HKMA’s first year in real estate sees valuation dip

In its first full year of owning investment properties, the Hong Kong Monetary Authority’s $320 billion Exchange Fund saw its value dip as it revealed its overall annual return had dropped by more than two-thirds also.


The Hong Kong Monetary Authority (HKMA) saw the real estate investments of its $320.6 billion Exchange Fund dip in value by HK$295 million (€28.7 million; $38 million) in the year to 31 December, it revealed today as it published its annual report.

The Authority, which launched in April 1993 to ensure the stability of Hong Kong’s currency and banking system, said in the report the property investments of the Exchange Fund were valued at year-end at HK$3.126 billion, down from HK$3.421 billion thanks to the findings of third-party valuations and exchange rate differences. The report also stated the properties, which are held freehold and outside of Hong Kong itself, had generated a net rental income of HK$133 million.

HKMA entered the real estate space in 2010 in something of a departure for its Exchange Fund which had not previously been invested into alternatives. In the same year, the fund also increased its exposure to other alternative assets such as private equity.

HKMA did not analyse specifically what happened to its investment properties. However chief executive Norman Chan said it had taken measures to cool the property market in Hong Kong from last June with a view to ensuring Hong Kong’s banks could withstand any significant pricing correction.
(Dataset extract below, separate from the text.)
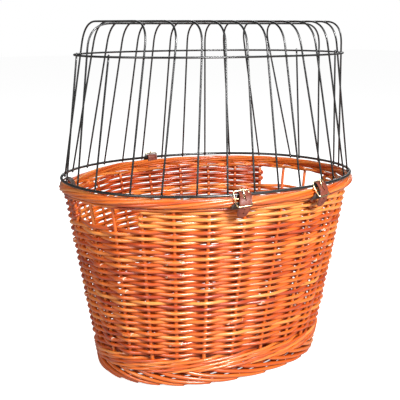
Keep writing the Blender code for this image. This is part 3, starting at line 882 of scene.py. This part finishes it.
def tongue_route():
    """From the split, over the ring and down the outside to the tip."""
    over = arc((0, 0), RING_WRAP, 180.0, 42.0)
    return np.vstack([[(-RING_WRAP, -SPLIT_DROP)], over, smooth_through(OUTER_RUN)])


def anchor_route():
    """From the split, down through the border, round its underside and up the outside towards the buckle."""
    out, up = BORDER_FROM_RING
    bend_out = ANCHOR_BEND - RING_WRAP
    bend_depth = sqrt((BORDER_WRAP - ANCHOR_BEND) ** 2 - (bend_out - out) ** 2)
    turn = 360 + degrees(atan2(-bend_depth, bend_out - out))
    return np.vstack([[(-RING_WRAP, -SPLIT_DROP - 2 * GAP)],
                      arc((bend_out, up - bend_depth), ANCHOR_BEND, 180.0, turn),
                      arc((out, up), BORDER_WRAP, turn, ANCHOR_END_ANGLE)[1:]])


def evenly(route, spacing):
    """The route resampled at even steps, and how far along it they are."""
    run = run_along(route)
    at = np.linspace(0, run[-1], ceil(run[-1] / spacing) + 1)
    return np.stack([np.interp(at, run, route[:, k]) for k in range(route.shape[1])], -1), at


def strap_section(half_width):
    """Points (across, through) round a strap's section: rounded edges and a pressed line along each side."""
    thick = STRAP_THICKNESS / 2
    flat = half_width - EDGE_RADIUS
    crease = max(flat - CREASE_INSET, flat * 0.6)
    across = np.array([-flat, -crease - CREASE_HALF, -crease, -crease + CREASE_HALF, -flat * 0.3, flat * 0.3,
                       crease - CREASE_HALF, crease, crease + CREASE_HALF, flat])
    lift = np.array([0, 0, -CREASE_DEPTH, 0, CROWN, CROWN, 0, -CREASE_DEPTH, 0, 0])
    top = np.stack([across, thick + lift], -1)
    turn = np.radians([60, 0, -60])
    depth = (thick - EDGE_RADIUS) * np.sin(turn) / sin(turn[0])
    right = np.stack([flat + EDGE_RADIUS * np.cos(turn), depth], -1)
    low = np.stack([np.linspace(flat, -flat, len(across)), np.full(len(across), -thick)], -1)
    return np.vstack([top, right, low, -right])


def strap_mesh(name, route, tip_end, stray):
    """A swept strap in the (out, up, along) frame, with the route and normals it was swept along."""
    route, run = evenly(route, STRAP_STEP)
    along = np.gradient(route, axis=0)
    along /= np.linalg.norm(along, axis=1, keepdims=True)
    through = np.stack([-along[:, 1], along[:, 0]], -1)
    length = run[-1]
    points = []
    for i, here in enumerate(route):
        left = length - run[i]
        half = STRAP_WIDTH / 2
        if tip_end and left < TIP_LENGTH:
            share = 1 - left / TIP_LENGTH
            half = TIP_WIDTH / 2 + (half - TIP_WIDTH / 2) * (1 - share ** 2.3) ** 0.62
        section = strap_section(half)
        across = section[:, 0] + np.interp(run[i] / length, *stray)
        x, y = (here[k] + through[i, k] * section[:, 1] for k in (0, 1))
        points.append(np.stack([x, y, across], -1))
    points = np.array(points)
    n, m = points.shape[:2]
    index = np.arange(n * m).reshape(n, m)
    here, ahead = index[:-1], index[1:]
    quads = np.stack([here, np.roll(here, -1, 1), np.roll(ahead, -1, 1), ahead], -1).reshape(-1, 4)
    ends = [index[0][::-1].tolist(), index[-1].tolist()]
    data = bpy.data.meshes.new(name)
    data.from_pydata(points.reshape(-1, 3).tolist(), [], quads.tolist() + ends)
    mesh = bmesh.new()
    mesh.from_mesh(data)
    bmesh.ops.recalc_face_normals(mesh, faces=mesh.faces)
    mesh.to_mesh(data)
    mesh.free()
    return new_object(name, data), route, through


def punch_holes(item, route, through, stray):
    """Cuts the round holes for the prong, in the strap's own frame."""
    run = run_along(route)
    cutter_mesh = bmesh.new()
    for distance in HOLES_FROM_TIP:
        i = int(np.argmin(np.abs(run[-1] - run - distance)))
        centre = Vector((*route[i], np.interp(run[i] / run[-1], *stray)))
        facing = Vector((*through[i], 0.0)).to_track_quat("Z", "Y").to_matrix().to_4x4()
        bmesh.ops.create_cone(cutter_mesh, cap_ends=True, segments=16, depth=CUTTER_DEPTH,
                              radius1=HOLE_RADIUS, radius2=HOLE_RADIUS,
                              matrix=Matrix.Translation(centre) @ facing)
    cut_with(item, cutter_mesh)


def cut_prong_slot(item):
    """Cuts the slot that the prong turns in."""
    low, high = (Vector(end) for end in PRONG_SLOT_ENDS)
    angle = atan2(high.y - low.y, high.x - low.x)
    middle_there = Matrix.Translation(((low.x + high.x) / 2, (low.y + high.y) / 2, 0))
    size = Matrix.Diagonal(((high - low).length, SLOT_DEPTH, PRONG_SLOT_WIDTH, 1))
    slot = bmesh.new()
    bmesh.ops.create_cube(slot, size=1.0, matrix=middle_there @ Matrix.Rotation(angle, 4, "Z") @ size)
    cut_with(item, slot)


def cut_with(item, cutter_mesh):
    data = bpy.data.meshes.new("cutter")
    cutter_mesh.to_mesh(data)
    cutter_mesh.free()
    cutter = new_object("cutter", data)
    modifier = item.modifiers.new("cut", "BOOLEAN")
    modifier.operation = "DIFFERENCE"
    modifier.solver = "EXACT"
    modifier.object = cutter
    bpy.context.view_layer.update()
    evaluated = item.evaluated_get(bpy.context.evaluated_depsgraph_get())
    item.data = bpy.data.meshes.new_from_object(evaluated)
    item.modifiers.clear()
    bpy.data.objects.remove(cutter)


def finish_strap(item, route, through, matrix, body, nodes):
    """Gives a strap its lay attribute, leather and place."""
    points = np.array([v.co for v in item.data.vertices])
    gaps = points[:, None, :2] - route[None, :, :]
    nearest = np.argmin(np.sum(gaps ** 2, axis=2), axis=1)
    depth = np.sum(gaps[np.arange(len(points)), nearest] * through[nearest], axis=1)
    side = 0.5 + depth / STRAP_THICKNESS
    lay = np.stack([run_along(route)[nearest], points[:, 2], side], -1)
    set_attribute(item.data, "lay", lay)
    item.data.materials.clear()
    item.data.materials.append(LEATHER)
    item.data.shade_smooth()
    item.data.set_sharp_from_angle(angle=radians(40))
    item.data.transform(matrix)
    place(item, body, nodes)


def add_strap(name, matrix):
    """A buckled strap: the front ones are split at the ring, and the back one is whole."""
    opens = name != "back"
    body = f"{name}_strap" if opens else "root"
    tongue, anchor = tongue_route(), anchor_route()
    if opens:
        label, node, stray = f"{name}_tongue", f"{name}_strap_tongue", TONGUE_STRAY
    else:
        label, node, stray = "back_strap_looks", "back_strap", STRAIGHT
        tongue = np.vstack([anchor[:0:-1], tongue[1:]])
    item, route, through = strap_mesh(label, tongue, True, stray)
    punch_holes(item, route, through, stray)
    cut_prong_slot(item)
    finish_strap(item, route, through, matrix, body, (node,))
    if opens:
        item, route, through = strap_mesh(f"{name}_anchor", anchor, False, ANCHOR_STRAY)
        finish_strap(item, route, through, matrix, "root", (f"{name}_strap_anchor",))
    add_buckle(name, matrix, body)


def add_left_strap():
    """The left end's strap: up the outside, over the border and down inside the wall."""
    out = outward(LOWER_RING, LEFT_STRAP_ANGLE)
    matrix = Matrix((out, (0, 0, 1), np.cross(out, (0, 0, 1)))).transposed().to_4x4()
    matrix.translation = oval_point(LOWER_RING, LEFT_STRAP_ANGLE, LOWER_RING_Z)
    centre = np.array(BORDER_FROM_RING) - (0, rim_sag(LEFT_STRAP_ANGLE))
    route = np.vstack([arc(centre, BORDER_WRAP, *LEFT_STRAP_ARC), centre + np.array(LEFT_STRAP_TAIL)])
    item, route, through = strap_mesh("left_end_band", route, False, LEFT_STRAY)
    finish_strap(item, route, through, matrix, "root", ("left_end_strap",))


def in_frame(matrix, points):
    """Points (out, up) or (out, up, along) of a strap's frame, in the part's."""
    return np.array([matrix @ Vector((*p, 0.0)[:3]) for p in points])


def buckle_outline():
    """The bowed buckle frame: two level bars, two bowed rails and round corners."""
    top, centre, bottom = (np.array(p) for p in (TOP_BAR, CENTRE_BAR, BOTTOM_BAR))

    def rail(t):
        return (1 - t) * (1 - 2 * t) * top + 4 * t * (1 - t) * centre + t * (2 * t - 1) * bottom

    turn = FRAME_CORNER / hypot(*(bottom - top))
    stations = np.concatenate([np.linspace(0, 2 * turn, 9), np.linspace(2 * turn, 1 - 2 * turn, 12)[1:-1],
                               np.linspace(1 - 2 * turn, 1, 9)])
    side = []
    for t in stations:
        near = min(t, 1 - t) / turn
        bend = 1 - np.sqrt(max(0.0, 1 - max(0.0, 1 - near) ** 2))
        side.append((*rail(t), FRAME_HALF_WIDTH - FRAME_CORNER * bend))
    side = np.array(side)
    other = side[::-1] * (1, 1, -1)
    bars = [np.linspace(side[-1], other[0], 8)[1:-1], np.linspace(other[-1], side[0], 8)[1:-1]]
    return np.vstack([side, bars[0], other, bars[1]])


def add_buckle(name, matrix, body):
    """A wire frame with a centre bar, and a prong whose eye turns on the bar."""
    rods = Rods()
    out = in_frame(matrix, [(1, 0)])[0] - in_frame(matrix, [(0, 0)])[0]
    askew = matrix.copy()
    if name != "back":
        askew @= Matrix.Translation((*CENTRE_BAR, BUCKLE_ASIDE)) @ Matrix.Rotation(BUCKLE_TILT, 4, "X")
        askew @= Matrix.Translation((-CENTRE_BAR[0], -CENTRE_BAR[1], 0))
    rods.add(in_frame(askew, buckle_outline()), BUCKLE_WIRE, out, closed=True, sides=12)
    bar = in_frame(askew, [(*CENTRE_BAR, z) for z in np.linspace(-FRAME_HALF_WIDTH, FRAME_HALF_WIDTH, 12)])
    rods.add(bar, BUCKLE_WIRE * 0.95, out, sides=12)
    place(rods.build(f"{name}_buckle", [BRASS]), body,
          (f"{name}_buckle_frame", f"{name}_buckle_bar"))

    rods = Rods()
    eye = [(CENTRE_BAR[0] + PRONG_EYE * cos(turn), CENTRE_BAR[1] + PRONG_EYE * sin(turn))
           for turn in np.radians(range(0, 360, 20))]
    rods.add(in_frame(matrix, eye), PRONG_WIRE * 0.9, matrix.col[2].xyz, closed=True, sides=10)
    shaft = smooth_through([(CENTRE_BAR[0] + 0.0008, CENTRE_BAR[1] + 0.0016), *PRONG_ROUTE])
    size = PRONG_WIRE * np.interp(np.linspace(0, 1, len(shaft)), (0, 0.75, 1), (1, 1, 0.65))
    rods.add(in_frame(matrix, shaft), size, matrix.col[2].xyz, sides=10)
    place(rods.build(f"{name}_prong_looks", [BRASS]), f"{name}_prong",
          (f"{name}_buckle_prong",))


# ---- the object ----

add_stakes()
add_side()
add_wale("bottom_wale", **BOTTOM_WALE)
add_wale("top_wale", **TOP_WALE)
add_rim()
add_foot()
add_base()
add_dome()
for strap_name, strap_matrix in STRAPS.items():
    add_strap(strap_name, strap_matrix)
add_left_strap()

# ---- the studio ----

CAMERA_PLACE = (-0.7404, -1.0553, 0.4823)
CAMERA_TILT, CAMERA_HEADING, CAMERA_LENS = 78.94, -34.5, 80.85
TARGET = Vector((0, 0, 0.22))
AMBIENT = 0.12
FLOOR_BOUNCE = (0.34, 0.31, 0.29)
FLOOR_GLOW, FLOOR_WHITE = 0.08, 0.86  # what the floor gives the basket and what the camera sees
FLOOR_HALF_SIZE, FLOOR_GAP = 12, 0.0005
PAINT_TONES = (0.3, (0.93, 0.93, 0.93)), (0.7, (0.96, 0.96, 0.96))


def add_camera():
    data = bpy.data.cameras.new("camera")
    data.lens, data.sensor_width = CAMERA_LENS, 36
    data.clip_start, data.clip_end = 0.05, 100
    camera = new_object("camera", data)
    camera.location = CAMERA_PLACE
    camera.rotation_euler = (radians(CAMERA_TILT), 0, radians(CAMERA_HEADING))
    bpy.context.scene.camera = camera


def add_light(name, back, right, up, size, power):
    """A square soft light, placed from the target back towards the camera, to the camera's right, and up."""
    heading = radians(CAMERA_HEADING)
    towards = Vector((sin(heading), -cos(heading), 0))
    aside = Vector((cos(heading), sin(heading), 0))
    data = bpy.data.lights.new(name, "AREA")
    data.shape, data.size, data.energy = "SQUARE", size, power
    light = new_object(name, data)
    light.location = TARGET + towards * back + aside * right + Vector((0, 0, up))
    light.rotation_euler = (TARGET - light.location).to_track_quat("-Z", "Y").to_euler()


def add_floor():
    mesh = bmesh.new()
    bmesh.ops.create_grid(mesh, x_segments=2, y_segments=2, size=FLOOR_HALF_SIZE)
    data = bpy.data.meshes.new("floor")
    mesh.to_mesh(data)
    mesh.free()
    floor = new_object("floor", data)
    floor.location.z = -FLOOR_GAP
    n = Nodes("floor_paint")
    grit = n.noise(n.object_place(), scale=40, detail=2)
    seen = n.add("ShaderNodeLightPath").outputs["Is Camera Ray"]
    n.link(n.span(seen, 0.0, 1.0, FLOOR_GLOW, FLOOR_WHITE), n.shader.inputs["Emission Strength"])
    paint = n.mix(seen, FLOOR_BOUNCE, n.ramp(grit, PAINT_TONES))
    data.materials.append(n.finish(paint, 0.9, Emission_Color=(1, 1, 1, 1)))


def add_world():
    """White behind the object and softer white light around it."""
    world = bpy.data.worlds.new("studio")
    world.use_nodes = True
    tree = world.node_tree
    background = tree.nodes["Background"]
    background.inputs["Color"].default_value = (1, 1, 1, 1)
    seen = tree.nodes.new("ShaderNodeLightPath").outputs["Is Camera Ray"]
    strength = tree.nodes.new("ShaderNodeMapRange")
    tree.links.new(seen, strength.inputs["Value"])
    strength.inputs["To Min"].default_value = AMBIENT
    strength.inputs["To Max"].default_value = 1.0
    tree.links.new(strength.outputs["Result"], background.inputs["Strength"])
    bpy.context.scene.world = world


add_camera()
add_light("key", back=1.4, right=1.0, up=0.95, size=0.5, power=61)
add_light("fill", back=1.4, right=-1.0, up=0.9, size=0.8, power=15)
add_light("rear", back=-1.6, right=0.3, up=1.1, size=1.2, power=13)
add_floor()
add_world()
bpy.context.scene.view_settings.view_transform = "Standard"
Chan said: “As a result of successive actions taken by the HKMA, turnover in the property market dropped significantly while prices eased by 3.9 percent in the second half of the year.” During that time, Chan said the average loan to value ratio for new residential mortgages decreased to 53 percent in December 2011 from 64 percent in September 2009 before its first round of measures were implemented.

Chan said: “In response to the rapid expansion of credit in other areas, HKMA repeatedly reminded banks that their credit underwriting standards must not be diluted by strong loan demand from customers, their loan growth must be supported by stable funding sources, and they must have strong buffers against possible deterioration in asset quality.”

In its report, HKMA reported an overall income of HK$27.1 billion in 2011, reflecting a mere 1.1 percent return, less than a third of its return in 2010. Chan said the fund had not escaped the “unpredictable volatility” prevalent in the year in Europe and the US. “No region escaped this unsettling uncertainty,” he said.

Chan pointed to downgraded US foreign currency, Europe’s debt crisis spreading from its peripheral economies to its major economies, the earthquake in Japan as well as inflation and asset bubbles in China as responsible for the “imbalances in the global financial system”.